Extract, without alteration, each line from the start of the listing to the line bearing "return halfX *".

****************************************

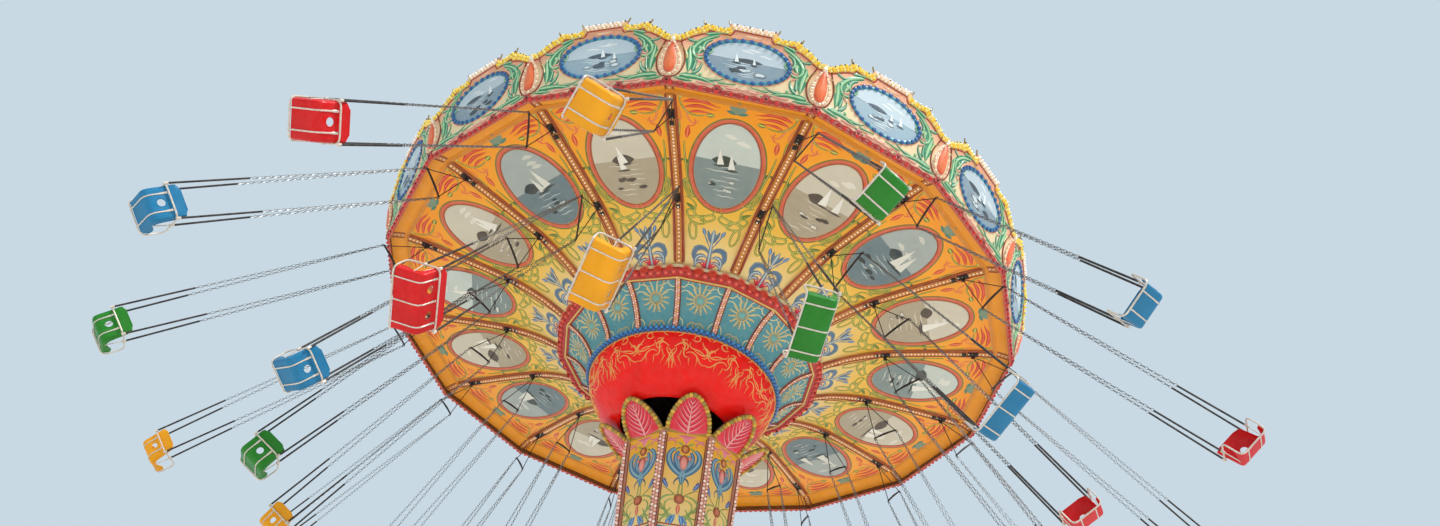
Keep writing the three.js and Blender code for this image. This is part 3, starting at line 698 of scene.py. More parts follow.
def seaPicture(stock, surface, y, halfX, halfY, tints, seed):
    # An invented sea view in an oval: sky, hills, water, small sails and rocks
    sky, cloud, hill, water, foam, sail = tints
    draw = random.Random(seed).uniform
    pad(stock, surface, oval(0, y, halfX, halfY, 40), water, 0.003, edge=0.001)

    def reachAt(rise):
        return halfX * math.sqrt(max(0.0, 1 - (rise / halfY) ** 2))

    horizon = draw(-0.05, 0.12) * halfY
    rows = []
    for i in range(15):
        rise = horizon + (halfY * 0.985 - horizon) * i / 14
        reach = reachAt(rise) * 0.985
        rows.append([surface(across, y + rise, 0.0045) for across in (-reach, 0, reach)])
    sheet(stock, rows, sky)
    for _ in range(3):
        rise = draw(0.25, 0.75) * halfY
        across = draw(-0.45, 0.30) * halfX
        path = [(across + t * halfX * 0.08, y + rise + math.sin(t) * 0.012) for t in range(6)]
        ribbon(stock, surface, path, halfY * 0.10, cloud, "leaf", 0.006, edge=0.005)
    width = draw(0.5, 0.8) * halfX
    start = draw(-0.75, -0.3) * halfX
    hillTop = [(start + width * t / 8, y + horizon + 0.01) for t in range(9)]
    ribbon(stock, surface, hillTop, halfY * 0.26, hill, "leaf", 0.007, edge=0.006)
    for i in range(7):
        rise = horizon - halfY * (0.12 + 0.115 * i)
        reach = reachAt(rise) * draw(0.35, 0.8)
        across = draw(-0.2, 0.2) * halfX
        wave = [(across + reach * (t / 6 - 0.5) * 1.4, rise + 0.008 * math.sin(2.2 * t)) for t in range(7)]
        if all((a / halfX) ** 2 + (b / halfY) ** 2 < 1 for a, b in wave):
            ribbon(stock, surface, [(a, y + b) for a, b in wave], 0.016, foam, "leaf", 0.006, edge=0.004)
    for _ in range(2):
        across = draw(-0.35, 0.45) * halfX
        size = draw(0.24, 0.42) * halfY
        foot = y + horizon - draw(0.05, 0.25) * halfY
        canvas = [(0, 0), (size * 0.55, size * 0.1), (size * 0.05, size * 1.5)]
        pad(stock, surface, [(across + a, foot + b) for a, b in canvas], sail, 0.009, edge=0.007)
        hull = [(across - size * 0.35 + size * 1.2 * t / 4, foot - 0.012) for t in range(5)]
        ribbon(stock, surface, hull, 0.036, hill, "leaf", 0.009, edge=0.007)
    for _ in range(5):
        across, rise = draw(-0.5, 0.5) * halfX, draw(-0.66, -0.34) * halfY
        size = draw(0.09, 0.19) * halfX
        rock = []
        for i in range(9):
            angle, reach = 2 * math.pi * i / 9, size * draw(0.7, 1.15)
            rock.append((across + reach * math.cos(angle), y + rise + 0.45 * reach * math.sin(angle)))
        pad(stock, surface, rock, hill, 0.011, foam if draw(0, 1) < 0.4 else hill, 0.008)


def makePictures(name, surfaceAt, spec, views, seed):
    stock = newStock()
    for k in range(bays):
        view = views[k % len(views)]
        seaPicture(stock, surfaceAt(k), spec["middle"], spec["halfWidth"], spec["halfLength"], view, seed + k)
    makePiece(name, stock, ["strokes"], "canopy")


sepia = ("d6cab2", "e8dfcc", "54463a", "b4a488", "e2d8c4", "f4ecdc")
# Sky, cloud, hill, water, foam and sail of each view
ceilingViews = [
    ("ccd2c6", "e6e2d2", "38443a", "84928e", "dcdacc", "f0eadc"), sepia,
    ("aab0a8", "d0cec0", "343e3e", "6c7e82", "c8ccc2", "e4e0d0"), sepia,
]
makeCeiling()
paintCeiling()
makePictures("ceilingPictures", ceilingSurface, ceiling["oval"], ceilingViews, 20)
print("ceiling done")


def lengthsAlong(path):
    # The way from a path's start to each of its points
    lengths = [0.0]
    for a, b in zip(path, path[1:]):
        lengths.append(lengths[-1] + (b - a).length)
    return lengths


# Canopy, curved pieces: a smooth curve through a profile of radius and height, walked by its length
def curveThrough(profile, steps=8):
    points = [Vector((r, z)) for r, z in profile]
    path = [points[0]]
    for i in range(len(points) - 1):
        a, b = points[i], points[i + 1]
        before = points[i - 1] if i else a * 2 - b
        after = points[i + 2] if i + 2 < len(points) else b * 2 - a
        for step in range(1, steps + 1):
            t = step / steps
            path.append(0.5 * (
                2 * a + (b - before) * t + (2 * before - 5 * a + 4 * b - after) * t ** 2
                + (3 * a - before - 3 * b + after) * t ** 3
            ))
    return path, lengthsAlong(path)


def curveAt(curve, v):
    # Radius, height and the normal that looks down and outwards, v metres along the curve
    path, lengths = curve
    v = min(max(v, 0.0), lengths[-1])
    i = next((n for n in range(1, len(path)) if lengths[n] >= v), len(path) - 1)
    share = (v - lengths[i - 1]) / (lengths[i] - lengths[i - 1])
    place = path[i - 1].lerp(path[i], share)
    along = (path[i] - path[i - 1]).normalized()
    return place.x, place.y, -along.y, along.x


def bayCurveSurface(curve, k):
    # Flat across each bay: x runs round the bay, y along the curve, which turns down and inwards
    ways = ribDirection(k + 0.5)

    def surface(x, y, lift):
        r, z, outwards, upwards = curveAt(curve, y)
        return placeOn(ways, r * bayCos + lift * outwards, x, z + lift * upwards)
    return surface


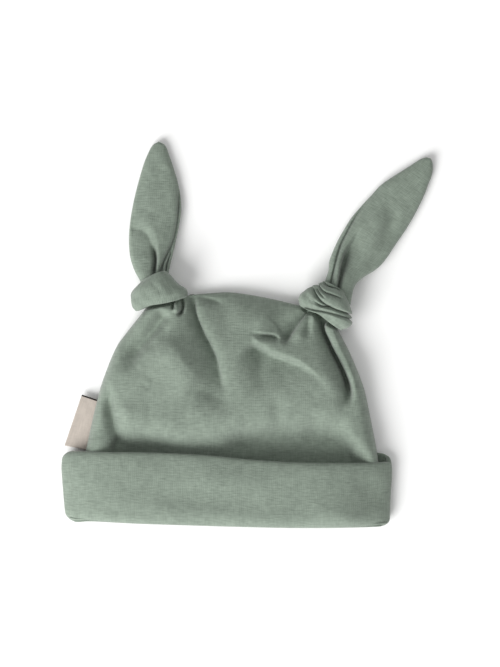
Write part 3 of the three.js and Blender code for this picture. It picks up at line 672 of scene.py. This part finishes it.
rightKnot = {
    "name": "knot_right_wraps",
    "node": "knot_right",
    "middle": (51, 97.7),
    "turn": -28,
    "reach": [(-8.4, 12.4, 14.6), (-7, 13.2, 15.8), (-4.6, 13.9, 16.8), (-1.7, 13.8, 17.3), (2, 12.8, 17),
              (4.5, 11.9, 15.8), (6.8, 10.5, 13.6), (8.6, 8.9, 11), (10.6, 6.8, 7.6)],
    "thick": [(-8.4, 17), (-5, 21), (-1, 22.2), (3, 22), (7, 19.4), (10.6, 14.4)],
    "crownRim": [(-13, -7.0), (-8.7, -7.2), (-5.5, -7.1), (-1, -6.5), (4.3, -7.2), (9.5, -8), (15, -8.4)],
    "earRim": [(-13, 8.6), (-6, 10.6), (1, 10.7), (5, 10.5), (9, 9.6), (15, 7)],
    "rimRadius": 1.1,
    "gap": 5,
    "creases": [
        fold("lowest crease", [(36, 97.6), (40.1, 96.1), (43.9, 94.9), (48.7, 93.9), (52.8, 92.8),
             (58.1, 91.2), (61.6, 90.1), (65.6, 88.8)], -2.8, (1, 0.9), (0.35, 0.4), (0.1, 0), 1.2),
        fold("short crease", [(44, 100.3), (46.8, 97.9), (49.2, 96.8), (52.8, 96.1), (55.4, 95.3)],
             -3.8, (0.5, 0.4), (1, 0.8), (0.3, 0.2), 1.2),
        fold("long crease", [(43.6, 107.6), (44.2, 105.2), (45.5, 102.7), (47.7, 100), (50.3, 98.1),
             (54.1, 96), (56.8, 94.6), (59.4, 93.6), (62.4, 92.6), (66, 91.4)], -3.8, (0.45, 0.4),
             (0.9, 0.8), (0.1, 0), 1.2),
        fold("inner crease", [(45.6, 106.6), (46.2, 105), (47.7, 103.1), (49.2, 101.6), (51.4, 100.2)],
             -2, (0.6, 0.5), (0.4, 0.4), (0.15, 0.4), 1.2),
        fold("upper crease", [(46.4, 109), (47.1, 107.3), (48.5, 105.4), (50.9, 103.7), (54.1, 102.6),
             (56.8, 101.5), (59.2, 100.5), (63, 99.6)], -2.7, (0.4, 0.45), (0.8, 0.9), (0.1, 0.25), 1.2),
        fold("rim crease", [(49.2, 109.4), (51, 107.8), (54, 106.6), (57, 105.8), (60.6, 103.6)],
             -2.6, (0.35, 0.4), (0.7, 0.7), (0.1, 0.2), 1.2),
        fold("last wrap", [(40, 103.6), (41.6, 101), (43.4, 98.4)], -0.6, (1.4, 1.2), (1, 1), (0.3, 0.4)),
        fold("hollow on the left", [(39.4, 99), (43, 99.4), (46, 97.6)], -0.8, (2.6, 2), (2, 1.4),
             (0.2, 0.3), 2),
    ],
}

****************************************

[Response]
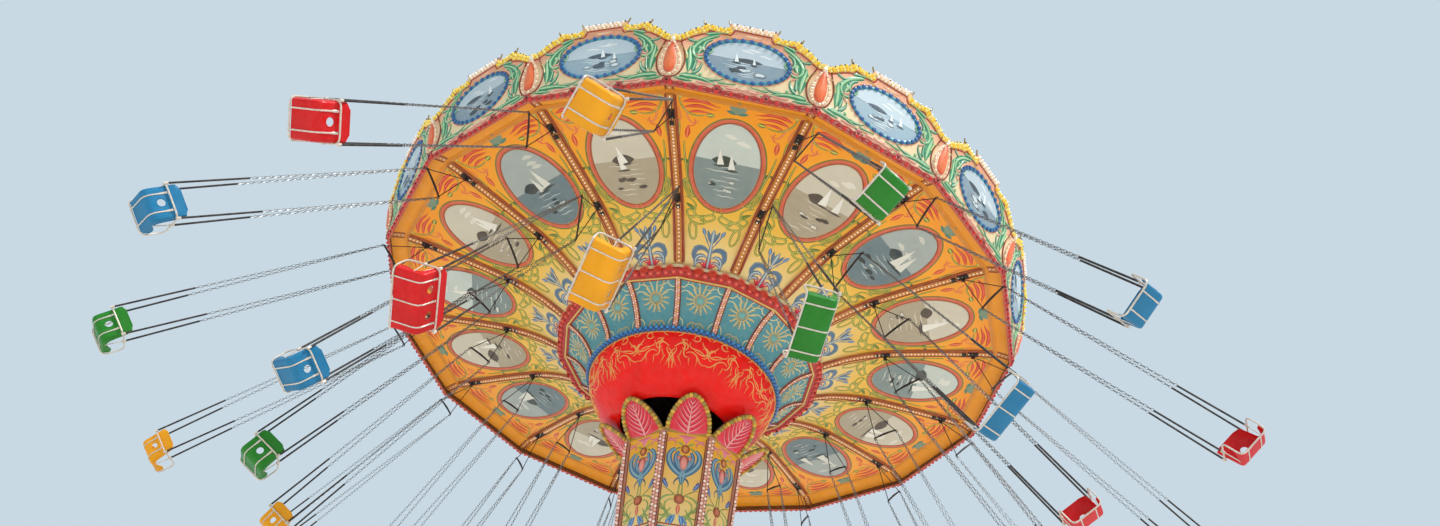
Keep writing the three.js and Blender code for this image. This is part 3, starting at line 698 of scene.py. More parts follow.
def seaPicture(stock, surface, y, halfX, halfY, tints, seed):
    # An invented sea view in an oval: sky, hills, water, small sails and rocks
    sky, cloud, hill, water, foam, sail = tints
    draw = random.Random(seed).uniform
    pad(stock, surface, oval(0, y, halfX, halfY, 40), water, 0.003, edge=0.001)

    def reachAt(rise):
        return halfX * math.sqrt(max(0.0, 1 - (rise / halfY) ** 2))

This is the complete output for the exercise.